Anti-war sentiment was growing in Ireland well before then.”
While Hanley’s overall arguments in relation to the era of 1916 are far more complex and nuanced than the short excerpts above allow, they do indicate the importance of historical denialism amongst certain classes in modern Irish (and British) society, one that was being expressed by supporters of the redundant Irish Parliamentary Party as early as the 1920s. Whether it is a condemnation of the establishment of a Provisional Government of the Irish Republic in 1916 (a terrorist coup d’état) or a refusal to recognise the Sinn Féin electoral victories in the general and local elections of 1918, 1920 and 1921 (rigged or lacking plurality), the conspiracy theories grow with every telling.
One of these tall-tales, and one nearer our own time, is the belief that the celebrations around the fiftieth anniversary of the Easter Rising in 1966 were the spark that lit the north-eastern conflagration. No matter that the only militarist violence witnessed that year came from the British terror groupings, notably the murders of two Roman Catholic men and a Protestant woman by the Ulster Volunteer Force (UVF). No, it was the staging of official parades in Dublin and the broadcasting of TV dramas on RTÉ that brought the radical republicans and nationalists to the fore once again (albeit a factually inconvenient four or five years later). Brian Hanley opens his speech by criticising the fears of those I have labelled the “1969 Truthers“:
“It is fairly certain that when those charged with developing a programme of commemoration for the ‘Decade of Centenaries’ first met it was how to remember Easter 1916 which above all else caused the most angst. It is unlikely, to say the least, that anyone thought that commemorating the Dublin Lockout would lead to a surge in trade union membership or a wave of sympathetic strikes. But in the build-up to 2016 there is a real sense, among some commentators at least, that in one historian’s words, we are ‘entering dangerous territory.’ Much of the discussion about how the events should be remembered seems predicated on the idea that too much commemoration, let alone (God forbid) celebration, could lead directly to a popular revival of militant armed republicanism.
Journalists such as Stephen Collins of the Irish Times for example, have warned about the centenary being used ‘as a cover for those still wedded to violence’ and claimed that previous commemorations (especially 1966) were a ‘simplistic glorification of violence.’ Partly this is a result of a misreading of how the 1966 50th anniversary events resonated north of the border. It also reflects a curious pessimism about the ability of post-Agreement Northern Ireland to withstand debates about an event that took place 100 years ago. This sense of fear seems to have inspired the at times vaguely ridiculous attempts at ‘branding’ Easter 2016 as some sort of tourist marketing opportunity. The fearful approach encourages the bland, as the assumption seems to be that too much politics will frighten people off.

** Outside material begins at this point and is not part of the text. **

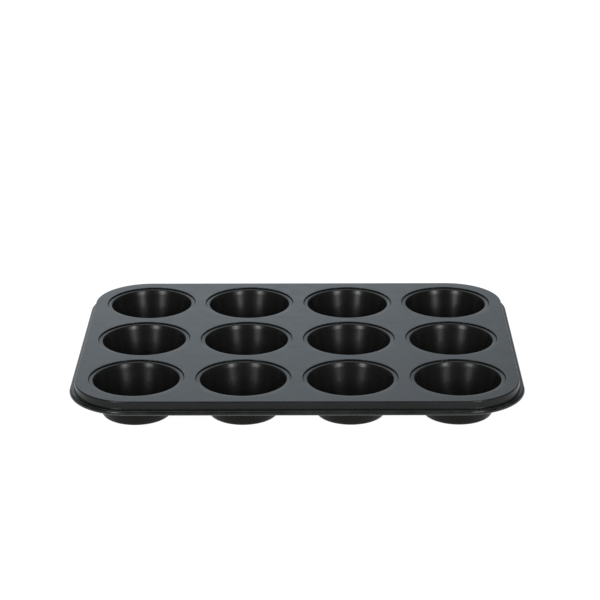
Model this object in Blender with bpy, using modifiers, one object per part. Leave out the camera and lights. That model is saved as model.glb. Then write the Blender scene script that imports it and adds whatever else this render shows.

The issues that deeply divided Irish people a century ago are simplified or glossed over and the role of Britain virtually ignored. That Ireland and Britain share a history is a historical fact but they did not share an equal history: only one was conquered by the other and only one became a global empire. Ultimately, and allowing for all the complexities and nuances that British rule in Ireland involved, in the last resort the Crown depended on force to hold this country. Attempting to commemorate 1916 and avoiding mentioning this lest it give offence will ultimately satisfy nobody.”
Hanley has plenty of strong words for Irish republicans and their own cherished myths of 1916 that deserve greater prominence. Unfortunately the negative reaction to the myth-peddling, academic censorship and outright lies of the revisionist school has had a detrimental effect on the critical faculties of some republican-leaning authors. Meeting British apologisms with a form of super-republicanism is not the answer, at least not in the long-term.
Related to the above is this interesting study of Michael Collins by the historian John M. Regan. It’s likely to raise a certain amount of ire amongst the Collinites and Neo-Redmondites who both fetishize the questionable politico-military “legacy” of the Chairman and Commander-in-Chief of the Provisional Government. In the case of the latter faction their grudging admiration principally focuses on his role as the Irish “strongman” who usurped an all-Ireland republic with a southern free state, thus securing partition and the UK’s continued stranglehold of the north-east (whatever his future plans may actually have been). That these actions involved, at least latterly, the initiation of a wholly self-destructive civil war seems to weigh in his favour on the scales of revisionist judgement rather than against. When all is said and done, the slaying of revolutionary republicans is the one form of killing most British apologists continue to greet with perfect equanimity.